Prior to yesterday morning’s election announcement from BC Premier John Horgan, seven of his cabinet ministers announced they would not run again.
- Judy Darcy: Minister of Mental Health and Addictions
- Doug Donaldson: Minister of Forests
- Scott Fraser: Minister of Indigenous Relations and Reconciliation
- Carole James: Minister of Finance
- Michelle Mungall: Minister of Jobs, Economic Development and Competitiveness
- Shane Simpson: Minister of Social Development and Poverty Reduction
- Claire Trevena: Minister of Transportation
To this intrepid commentator, this mass exodus, fully 25% of Premier John Horgan’s cabinet, means one of three things:
- Governing during a pandemic is really hard;
- They’re done with public life (and ready to receive their government pensions); or
- John Horgan is not a very nice man to work for.
Finance Minister Carole James is the lone exception. On March 5, 2020, Ms. James announced she was diagnosed with Parkinson’s Disease and would not be seeking re-election whenever the next election was called. That’s a tough diagnosis, and I wish her all the best as she leaves politics to cope with her health challenges.
Taking Carole James out of the equation, John Horgan is still losing 22% of his cabinet.
Horgan is spinning this as “a time for renewal” – a claim aided by the fact three former federal MPs will run under his provincial NDP banner. But it is eerily reminiscent of the mass exodus of 16 veteran NDP MPs in advance of the 2019 federal election.
Those three former federal representatives running for Horgan’s NDP are:
- Nathan Cullen
- Murray Rankin
- Fin Donnelly
All three resigned ahead of the 2019 federal election.

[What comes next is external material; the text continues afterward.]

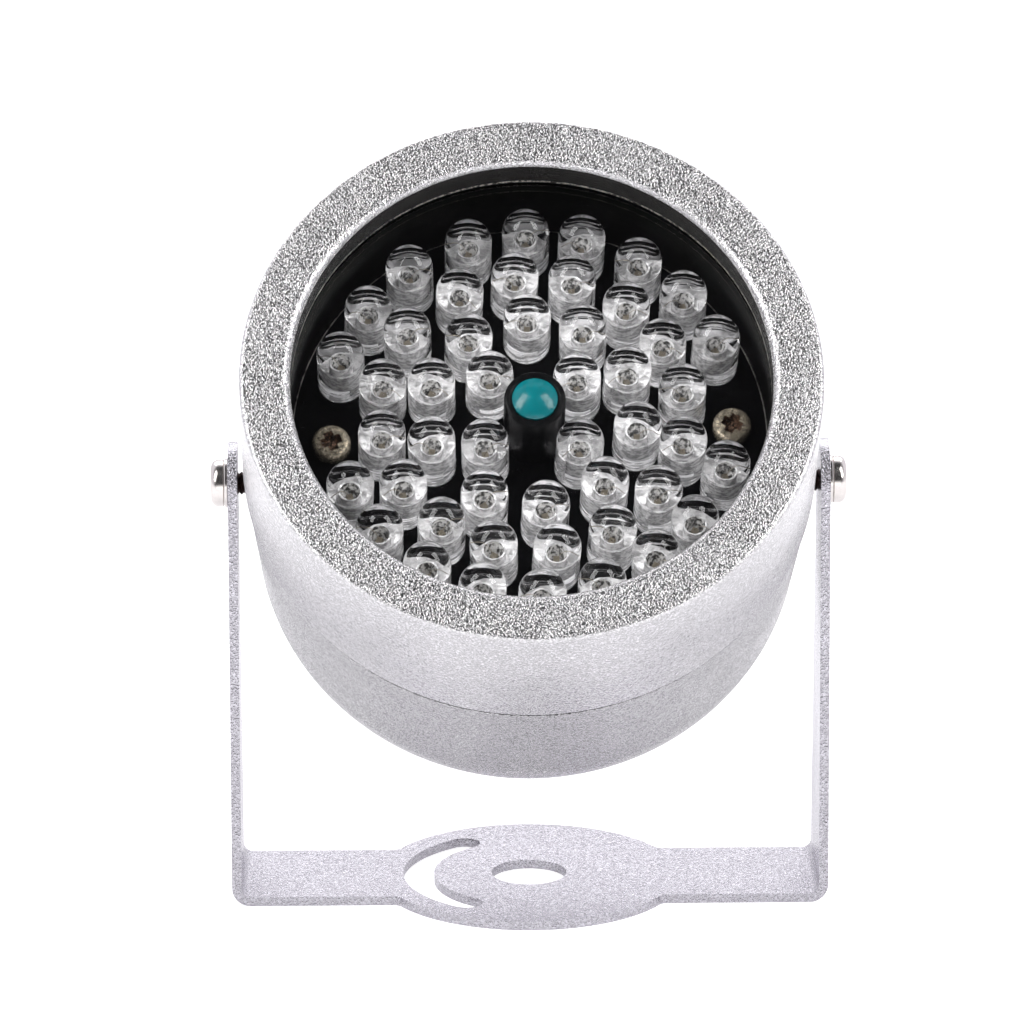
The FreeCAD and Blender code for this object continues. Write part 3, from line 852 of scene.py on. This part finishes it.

All three are eligible for a federal MP pension.
All three are now running for the provincial NDP under John Horgan.
What does it all mean? At this point, your guess is as good as mine, but I suspect it means just what John Horgan said it means.
While I snarkily added “not a very nice man to work for” as the third option in my list above, I don’t believe Horgan’s likeability (or any perceived lack thereof) has anything to do with why these cabinet members are leaving public life.
In fact, I suspect if I were to meet John Horgan and go for a coffee with him, I would like him.
He seems, for the most part, to be genuine.
With the exception of his Facebook video posted shortly after his press conference, he seems authentic. (Something about it didn’t ring true for me but I haven’t pinpointed what, just yet.)
I believe governing any province during a global pandemic is really, really hard. Yes, even when partisanship is parked at the door, as it has since this pandemic began.
Added to this once-in-a-lifetime pandemic challenge is the fact every one of these soon-to-be-retired cabinet members have already served a very long time.
Shane Simpson, Scott Fraser, Claire Trevena and Carole James were all elected in 2005.
Fifteen years in politics is an eternity.
Michelle Mungall and Doug Donaldson were first elected in 2009, and have served the public for 11 years.
Judy Darcy is a political neophite, in comparison. Elected in 2013, she’s only served for 7 years.
Whether I agree with their policies or not (and since the NDP formed government in 2017, oddly, I’ve agreed with much of what they done – pipelines notwithstanding), everyone one of these individuals deserves our respect and our gratitude.
As I said to a friend of mine, there isn’t enough money to entice me to spend one week in political office, let alone 7, 11, or 15 years.
Those willing to stand for public office are to be commended, no matter what party they represent.